In Tact

Between “Will you?” and “I do” are countless opportunities for unintended insults and bruised egos. Donna Garlough offers guidance for the stickiest of situations.

wedding conflicts

Illustration by Jackie Parsons

Ever since I saw Steel Magnolias, I’ve dreamed of an all-pink wedding. My fiancé says he doesn’t care about color, but my friends are telling me to go neutral. Should I give up my fantasy? –M.K., Belmont

When you consulted your future hubby about the color scheme, did you get specific about your cotton-candy plans? As a married woman, I know that “I don’t care about color” translates to “Don’t ask me to choose between periwinkle and baby blue.” It does not mean “Put me in a Pepto-Bismol-colored cummerbund.” To gauge whether his apathy is real, you need to present him with some palette options—something pink, something neutral, and some other color scheme you’d tolerate. If he still defers to you, well, you’re free to go hog-wild. Don’t forget the pink boutonnieres!

My fiancé and I have iPods filled with alternative rock.
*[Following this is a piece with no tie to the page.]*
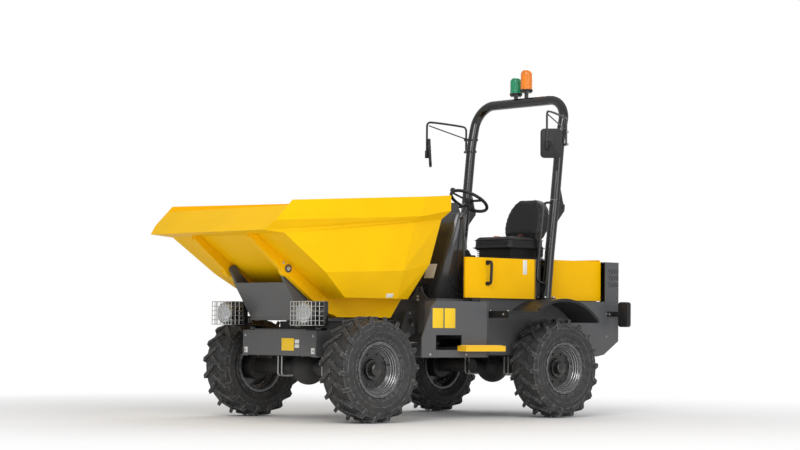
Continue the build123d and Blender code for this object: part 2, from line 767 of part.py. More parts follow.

But to appeal to the parent set (and to get them dancing), should we hire a “golden oldies” band?
–L.M., Newton

You’re right to pay attention to the music selection—all guests who make the effort to come should feel included, and tunes are a powerful way to bridge generation gaps. The key is to play something for everyone, but strategically. First, find a band or DJ who can rock to the Righteous Brothers as effortlessly as to Dropkick Murphys—then ask them to go retro during the cocktail hour and dinner. (You’ll be too busy chatting and nibbling to pay attention to the music, anyway.) As the night deepens, segue into ’80s dance hits like Michael Jackson’s “Rock With You” before cuing the Killers. Just do your guests a favor and don’t toggle between old and new. Once the kids hit the dance floor in a punk rock frenzy, there’s no need to kill the mood with “Boogie Oogie Oogie.”

I want to keep costs down, but negotiating with a wedding photographer seems awkward. How do I politely bargain with the artist without offending his or her art?
–R.S., Somerville

Photography is a skill that’s worthy of respect—and let’s face it, this is the one person at your wedding who’ll determine whether you look good for the ages. That being said, photographers know they need to be competitive, so try this: Rather than haggling over the entire package (with all the extra prints and albums), set a budget from the start, be up-front with the photographer about your price, and allow him or her to assemble a job that fits your needs. Lots of different factors affect the cost—if you’re okay with skipping the getting-ready pics or the multi-angle, first-kiss shot, for example, you can easily save a lot of money. If your chosen professional can’t meet you halfway, ask that he or she recommend a student or fledgling shutterbug who can.

Help! My husband-to-be and I have different faiths, so we’ve decided to exchange vows at our reception venue (a hotel). Problem is, both sets of parents expect us to get married in a house of worship. How do we break the news? –P.A., Boston

The good news is that you and your groom have already found a smart solution to a common problem—locating a venue for an interfaith wedding—so consider your battle half-won. When raising the issue with your parents, accentuate the positive. Try saying, “Mom and Dad, we want an all-inclusive celebration that draws equally from both of our families’ traditions, so we’ve decided to exchange our vows at a neutral place.” How can they argue with that? You can bet that if they’ve already given their blessing to the marriage, they’re probably not going to let religious differences get in the way of a happy celebration.

My fiancé’s parents have offered up their Maine vacation home for the wedding, but I want to get married in the city. How do I graciously say no to a free venue? –E.F., Dedham

Before getting caught up in an emotional debate over the venue (“But I want pictures on Boston Common!”), you and your groom should talk through the practical considerations. Hosting a wedding at home may not be the less-expensive option his family imagined. It usually means renting tents, tables, chairs, a dance floor, porta-potties, off-site catering, parking, and more, which all adds up—and when his parents realize they’ll have 100 strangers in their house, they’re likely to incur some home improvement costs, too. Also, consider your guests: It’s easier to find hotel rooms and affordable flights if your wedding is in a major city. If, despite all these challenges, your fiancé is still in love with the Maine idea, the two of you need to reach a compromise. Flip a coin: loser gets to choose the honeymoon destination!